Mix as above, but use lukewarm water instead of hot water. Dip the items quickly in the solution and remove. Watch as the colors develop. When you see colors you like, immediate immerse the articles in the neutralizing bath to stop the progression.

Rainbow Patina 2.0

Follow the instructions for the Rainbow Patina above, but add 1 tablespoon of ammonia to the solution. The ammonia brightens the colors and makes them pop. Neutralize the pieces after you achieve the colors you like.

 

Tips and Tricks

  • Be sure the metal is completely clean and free of finger oils, polishing compound, grease, etc. Use a solution of warm soapy water with a little splash of ammonia to clean the metal before attempting to patina with liver of sulfur solution. Use a toothbrush to get into the nooks and crannies. Rinse and pat dry with paper solution, then patina.
  • Warm the metal object you intend to patina prior to dipping it in the solution. This will ensure that you get an even patina on the metal.
  • After dipping, use a baking soda paste to clean away the oxidation from the high spots. Pour a tablespoon or so of baking soda into the palm of one hand, then add a few drops of water to make a thick paste. Use your thumbs to rub the metal with the paste. This will not only remove the oxidation from the high spots, it will also help neutralize the oxidizing action. The option can be left as is or polished as desired.
  • It's very important to neutralize the freshly dipped pieces. If you do not neutralize the metal, the liver of sulfur will continue to react with the metal and your item will require an immediate re-polishing.
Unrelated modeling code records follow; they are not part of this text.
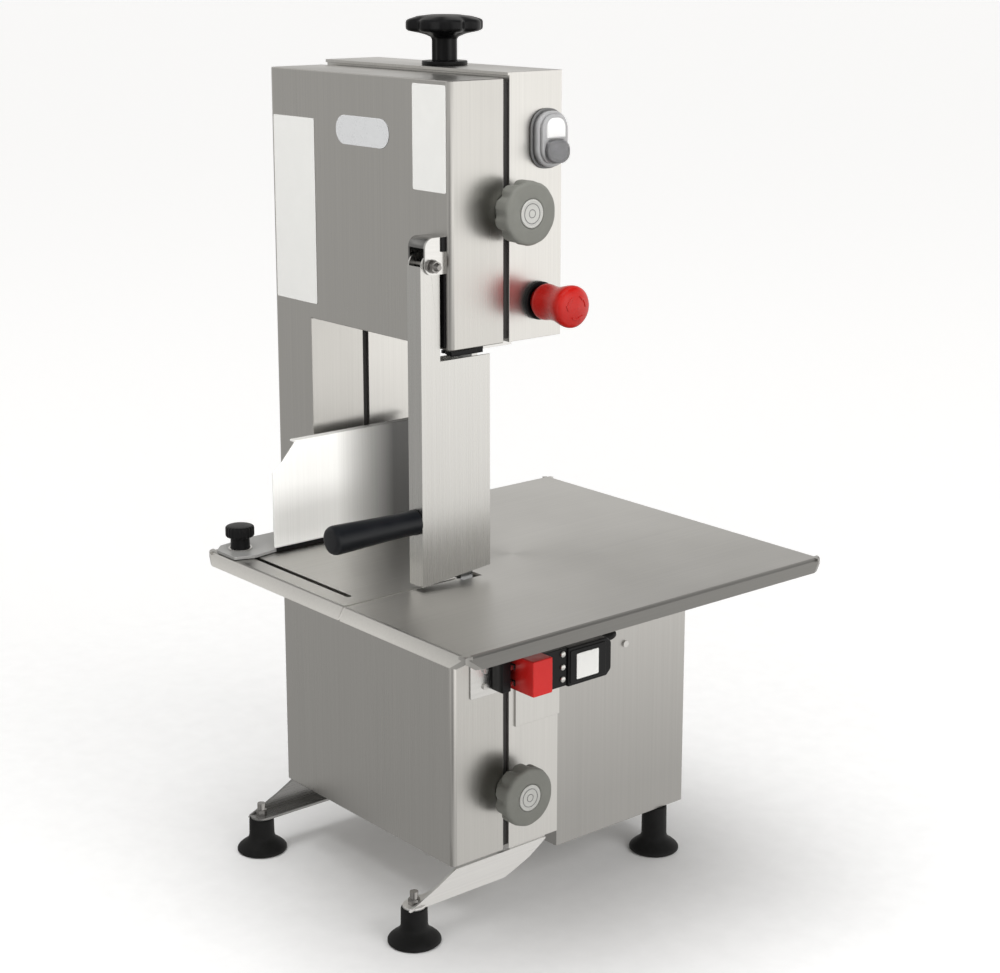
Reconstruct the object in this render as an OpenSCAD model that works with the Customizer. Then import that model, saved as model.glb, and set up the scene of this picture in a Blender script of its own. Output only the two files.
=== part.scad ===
// Counter-top bone band saw: stainless C-shaped frame, two band wheels, sliding fence,
// hanging pusher arm, table on rails, motor case behind the lower wheel.
// Every module is drawn from the body's lower right front corner, then shifted to the frame origin.

/* [Body] */
// Width of the body across the two wheels
body_w = 279; // [240:1:320]
// Height of the front door
door_h = 735; // [680:1:800]
// Depth of the front door
door_d = 62; // [50:1:80]
// Front face to the rear housing's front edge
seam_y = 68.5; // [60:1:90]
// Front face to the rear housing's back
rear_y = 130.5; // [110:1:160]
// Underside of the upper box
throat_top = 497; // [440:0.5:520]
// Top of the lower box
lower_h = 259; // [230:1:260]
// Width of the column
column_w = 62; // [45:0.5:70]
// Height of the feet below the body
foot_h = 65.5; // [50:1:80]
// Sheet thickness of the body
sheet = 2; // [1.5:0.5:3]

/* [Wheels and band] */
// Outer diameter of both band wheels
wheel_d = 214.4; // [200:0.2:230]
// Wheel centre, left of the right face
wheel_x = -127; // [-140:1:-120]
// Upper wheel centre height
upper_z = 620; // [600:1:630]
// Band loop length
band_l = 1650; // [1600:10:1750]
// Band width
band_w = 16; // [13:1:20]
// Band thickness
band_t = 0.5; // [0.4:0.1:0.7]
// Tooth spacing
tooth_p = 6.4; // [4:0.2:10]

/* [Table] */
// Table top surface height above the body's bottom
table_z = 277; // [255:1:280]
// Table sheet thickness
table_t = 2.5; // [2:0.5:4]
// Table left edge
table_x0 = -249; // [-270:1:-230]
// Table right edge
table_x1 = 158.5; // [120:0.5:180]
// Table front edge
table_y0 = -113; // [-130:1:-90]
// Table back edge
table_y1 = 336; // [300:1:360]
// Depth of the folded rim
rim_h = 11.5; // [8:0.5:20]
// Outward slope of the rim
rim_s = 6; // [3:0.5:10]

/* [Pusher arm] */
// Pivot height
pivot_z = 574; // [550:1:580]
// Pivot distance in front of the door
pivot_y = -14; // [-20:0.5:-12]
// Channel width
arm_w = 19.7; // [18:1:26]
// Channel sheet
arm_t = 1.8; // [1.5:0.1:3]
// Channel centre
arm_x = -19.25; // [-24:0.25:-15]

/* [Fence] */
// Fence plate position
fence_x = -194; // [-200:1:-180]
// Fence top height
fence_top = 383; // [340:1:400]
// Fence slot line
slot_y = -86; // [-92:1:-80]

/* [Resolution] */
// Facet setting for round parts
round_fn = 64; // [32:8:128]

/* [Hidden] */
$fn = round_fn;
ox = 68;
oy = -107.75;
seam_gap = seam_y - door_d;
wheel_r = wheel_d / 2;
band_r = wheel_r + 0.3;
centre_d = (band_l - 2 * PI * (band_r + band_t / 2)) / 2;
lower_z = upper_z - centre_d;
run_r = wheel_x + band_r;
run_l = wheel_x - band_r;
band_y = 24;
lock_y = 68.5;
lock_at = [62.5, 617.5];
rear_top = 740;
wheel_y = 3;
hinge_x = -284;
hinge_y = 65;
hinge_at = [90, 365, 640];
foot_at = [[-10, -39, -30], [-269, -39, -30], [-10, 274, -17], [-269, 274, -17]];
screw_y = 96;
stop_z = 532;
handle_z = 340;

module at_corner() {
    translate([ox, oy, foot_h]) children();
}

// Solid block from low corner to high corner.
module block(lo, hi) {
    translate(lo) cube(hi - lo);
}

// Cylinder along X from x0 to x1.
module rod_x(x0, x1, y, z, r) {
    translate([x0, y, z]) rotate([0, 90, 0]) cylinder(h = x1 - x0, r = r);
}

// Cylinder along Y from y0 to y1.
module rod_y(y0, y1, x, z, r) {
    translate([x, y0, z]) rotate([-90, 0, 0]) cylinder(h = y1 - y0, r = r);
}

// Cylinder along Z from z0 to z1.
module rod_z(z0, z1, x, y, r) {
    translate([x, y, z0]) cylinder(h = z1 - z0, r = r);
}

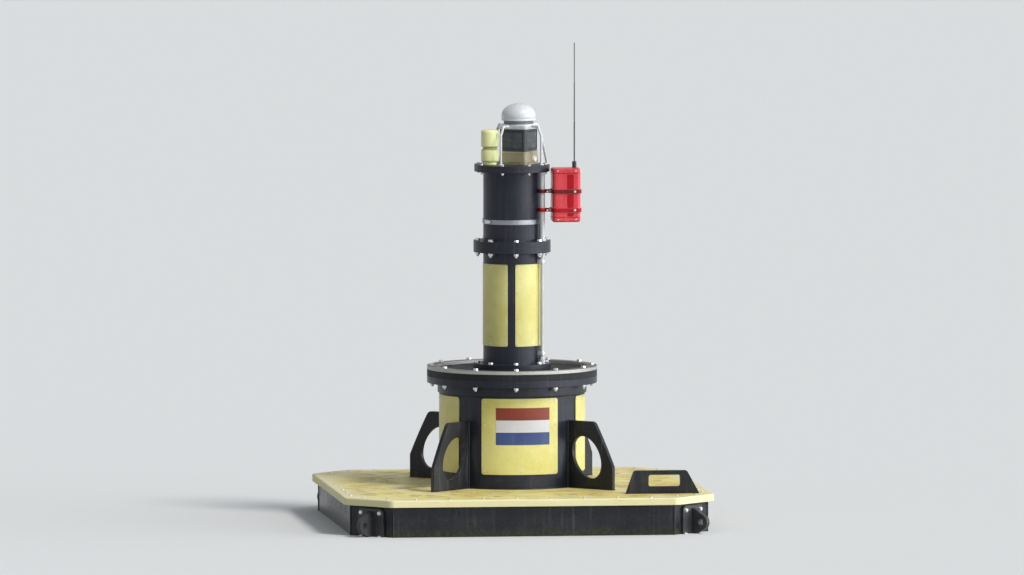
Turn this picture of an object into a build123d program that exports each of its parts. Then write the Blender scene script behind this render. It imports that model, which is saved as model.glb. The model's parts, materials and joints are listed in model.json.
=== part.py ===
from build123d import *
from math import cos, degrees, radians, sin, sqrt
import os

# Moored buoy for a wave energy site: a flat square float with cut corners, a bolted drum,
# a two-piece mast with a lantern head, and an equipment housing on a side pole.
# Millimetres. Origin at the centre of the flat bottom, +Z up, the front face looks along -Y.
# A bearing is an angle from the front, turning towards the right side (+X).
# A rise is a height above the piece that carries the thing, a gap or an inset a distance from
# the piece or the edge beside it.

# Float
hull_across = 2480.0
hull_corner_cut = 264.0
hull_depth = 570.0
bilge_cut = 70.0
hull_edge_round = 14.0
well_floor = 60.0
well_clearance = 1.0
deck_overhang = 45.0
deck_thickness = 50.0
deck_edge_round = 10.0

# Clearance between a tube and the ring, collar or strap that goes round it
fit = 0.3

# Drum: its rise is above the deck, and its flange stands out from the pipe by a width
drum_diameter = 1000.0
drum_wall = 60.0
drum_rise = 755.0
drum_flange_width = 90.0
drum_flange_thickness = 45.0
drum_neck_wall = 17.0
drum_neck_height = 66.0
drum_cover_thickness = 48.0
drum_ring_width = 70.0
drum_ring_thickness = 22.0
drum_bolt_edge = 36.0
drum_bolt_count = 12
drum_bolt_turn = -4.0
bolt_hole = 22.0

# Yellow panels on the drum: the widths are those of the flat sheets
drum_panel_width = 556.0
drum_side_panel_width = 636.0
drum_panel_bottom_gap = 102.0
drum_panel_top_gap = 14.0
drum_panel_thickness = 6.0
drum_panel_corner = 18.0

# Gusset plates between drum and deck: widths are from the side of the drum
gusset_thickness = 28.0
gusset_height = 468.0
gusset_top_width = 228.0
gusset_shoulder_width = 314.0
gusset_shoulder_height = 316.0
gusset_foot_width = 392.0
gusset_heel_height = 160.0
gusset_top_round = 40.0
gusset_hole_inset = 167.0
gusset_hole_height = 218.0
gusset_hole_length = 315.0
gusset_hole_width = 222.0
gusset_hole_tilt = 33.0

# Tow bracket on the deck: its middle is inset from the right and front edges
tow_side_inset = 351.0
tow_front_inset = 365.0
tow_base = 512.0
tow_top_left_inset = 56.0
tow_top_right_inset = 88.0
tow_height = 160.0
tow_thickness = 32.0
tow_corner_round = 22.0
tow_slot_width = 220.0
tow_slot_height = 80.0
tow_slot_centre_height = 90.0
tow_slot_shift = 12.0
tow_slot_round = 14.0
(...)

Leave articles in the neutralizing bath for about 1-2 minutes for ordinary metals, and a little longer for metal clay. Metal clay is porous and the patina solution can soak in and continue reacting for several minutes.
  • For the darkest black, dipping the object several times is better than one long soak. Leave the object in the solution until it turns dark gray. Remove and rub away the unwanted oxidation with a baking soda paste. Rinse, then patina again. Repeat until you are happy with the black color.